If the calculation of net cash flows from operating activities starts with net income, the company: a. Is using the net income method. b. Will remove the effects of all noncash items included in the calculation of net income. c. Is using the direct method. d. Will add all noncash items not included in the calculation of net income.

b. Will remove the effects of all noncash items included in the calculation of net income.

Which of the following statements is NOT true? a. The statement of cash flows does not replace the income statement. b. The statement of cash flows provides details as to how cash changed during a period. c. The statement of cash flows provides information about cash receipts and cash payments over a period of time. d. The statement of cash flows measures profitability.

d. The statement of cash flows measures profitability.

Which of the following statements regarding cash flows from investing activities is true? a. The proceeds from sales of investments are reported as cash inflows from investing activities. b. Cash flows from investing activities are calculated by making adjustments to net income. c. Cash paid to acquire long-lived assets is reported as a cash inflow from investing activities. d. Cash received from issuing a long-term payable is reported as a cash inflow from investing activities.

a. The proceeds from sales of investments are reported as cash inflows from investing activities.

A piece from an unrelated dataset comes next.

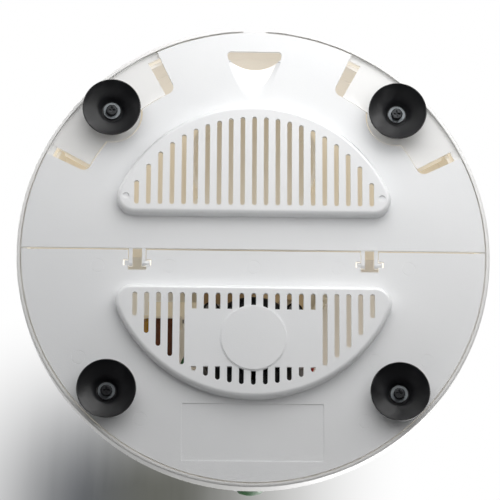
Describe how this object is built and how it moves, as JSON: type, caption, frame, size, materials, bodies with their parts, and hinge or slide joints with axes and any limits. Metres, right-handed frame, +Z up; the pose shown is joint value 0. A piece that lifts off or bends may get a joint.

Assume a company uses the direct method to prepare its statement of cash flows. If the company's accounts receivable increase during the accounting period, the change in accounts receivable is: a. Added to the change in the cash account to calculate cash collected from customers. b. Subtracted from sales revenue to calculate the cash collected from customers. c. Added to sales revenue to calculate the cash collected from customers. d. Subtracted from the change in the cash account to calculate cash collected from customers.

b. Subtracted from sales revenue to calculate the cash collected from customers.

A piece of equipment with a cost of $130,000 and accumulated depreciation of $85,000 is sold for $50,000 cash. The amount that should be reported as a cash inflow from investing activities is: a. $50,000 b. $5,000 c. $45,000 d. $0. This is a financing activity.

a. $50,000

A company loaned $1,000,000 with interest at 7% to another company. The interest revenue from this loan would be reported on the statement of cash flows as a. Cash inflows from operating activities b. Cash inflows from investing activities c. Cash inflows from financing activities d. Noncash transaction in a supplemental disclosure

a. Cash inflows from operating activities

Which of the following statements regarding financing activities is NOT true? a. Cash dividends paid to a company's stockholders are reported as cash outflows from financing activities. b. When a company issues stock for cash, it reports a cash inflow from financing activities. c. When a company repurchases stock with cash, it reports a cash outflow from financing activities. d. When a company repays a loan, it reports a cash outflow from investing activities.

d. When a company repays a loan, it reports a cash outflow from investing activities.